What I did is, implementing simple Perl script that parses Oops report and make cmm file that set register and memory information given by the report.
For example, auto generated cmm file is like this.

R.S cpsr 0x20000013
R.S r0 0x0
R.S r1 0x0
...
D.S 0xc035a248 %long 0xe3a02000
D.S 0xc035a24c %long 0xe3a03020
...

It’s time to use TRACE32 PowerView for ARM to analyze the report.
Launching t32marm with simulator mode -> Loading issued ‘vmlinux’ -> Runnig auto-generated cmm script
Finally, I can see stack frame with local variables and interpreted memory information by virtue of T32.

I’m sorry not to share parsing tool – Perl script – due to … as you know, something like legal issue… (I hate this.)
I hope this post is helpful for others…

[Kernel] SMP and IRQ – case (2011-Sep)

In SMP system, to save power, not all cpus are active if system is not heavy loaded.
But let’s image this case.
System is not heavy loaded – only cpu0 is active, but at some moment IRQ is issued very often in short time.
In this case, some of issued IRQs may be abandoned.

Let’s assume a IC does abnormal operation if issued interrupt is not handled by MPU and system status is like above.
Then, system works abnormally when it is not loaded, but system works well when it is loaded.
(This is opposite of usual case. Most case, system may do abnormal operation when it is loaded.)
default IRQ affinity is usually, masked for all cores – IRQ can be handled by any cpu.
And, more than one cpus are active when system is loaded. So, there is less chance for IRQ to be abandoned – these are several cpus to handle!

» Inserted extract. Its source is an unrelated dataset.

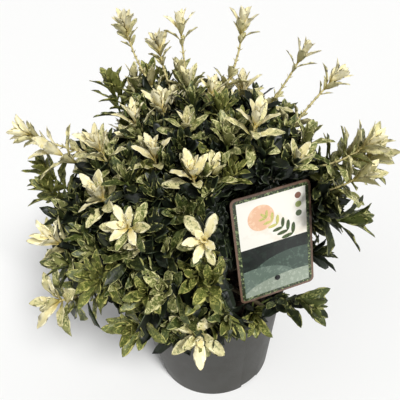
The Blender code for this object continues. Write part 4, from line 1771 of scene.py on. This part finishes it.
@dataclass
class LeafMesh:
    """The mesh of a leaf, made for many leaves at once.

    Along the blade are stations, each with two edge points, two points where the margin
    ends, one on the midrib and one under it. The tip is blunt, the edge ripples up and
    down, and the margin's width wanders.
    """

    stations: tuple[float, ...] = (0.0, 0.12, 0.27, 0.42, 0.57, 0.72, 0.85, 0.94, 1.0)
    widths: tuple[float, ...] = (0.10, 0.28, 0.62, 0.87, 1.00, 0.95, 0.69, 0.37, 0.0)
    margin_at: float = 0.71
    margin_wander: float = 0.22
    ripple: float = 0.20
    ripples: float = 2.2
    thick: float = 0.00038
    thin_tip: float = 0.15
    thins_by: float = 4.0
    seed: int = 5

    # A station's faces: their first and second point and their material, in this order:
    # 0 the margin, 1 the middle, 2 the underside
    LOOP = ((0, 1, 0), (1, 2, 1), (2, 3, 1), (3, 4, 0), (4, 5, 2), (5, 0, 2))
    # How far across the UV map each of a station's points lies
    CHART = (0.0, 0.2, 0.5, 0.8, 1.0, 0.5)

    def faces(self) -> tuple[list[tuple[int, ...]], list[int]]:
        """Lists the faces of one leaf.

        Returns:
            The faces, and each one's material.
        """
        last = len(self.stations) - 2
        found: list[tuple[int, ...]] = [(5, 4, 3, 2, 1, 0)]
        for k in range(last + 1):
            low, high = 6 * k, 6 * (k + 1)
            for a, b, _ in self.LOOP:
                upper = (high,) if k == last else (high + b, high + a)
                found.append((low + a, low + b, *upper))
        return found, [2] + [material for _, _, material in self.LOOP] * (last + 1)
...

This case shows very interesting issues at system!

 

[Linux][Shell] Cleaning PATH environment variable.

With using terminal for a long time, PATH variable tends to be longer and longer due to duplicated path.
Here is simple sample script – with Perl – to resolve this.

# remove duplication at give PATH-format-string
unique_path() {
perl -w -e '
    my %path_hash;
    exit unless (defined $ARGV[0]);
    foreach $p (split (/\:/, $ARGV[0])) {
        unless (defined $path_hash{$p}) {
            $path_hash{$p} = 1;
            push @newpath, $p;
        }
    }
    print join ":", @newpath;
' $1
}
...(skip)...
PATH=$(unique_path "$PATH")
...(skip)

Done :-).

[Kernel] Potential bug for using jiffies – ex. schedule_timeout() – at Linux kernel.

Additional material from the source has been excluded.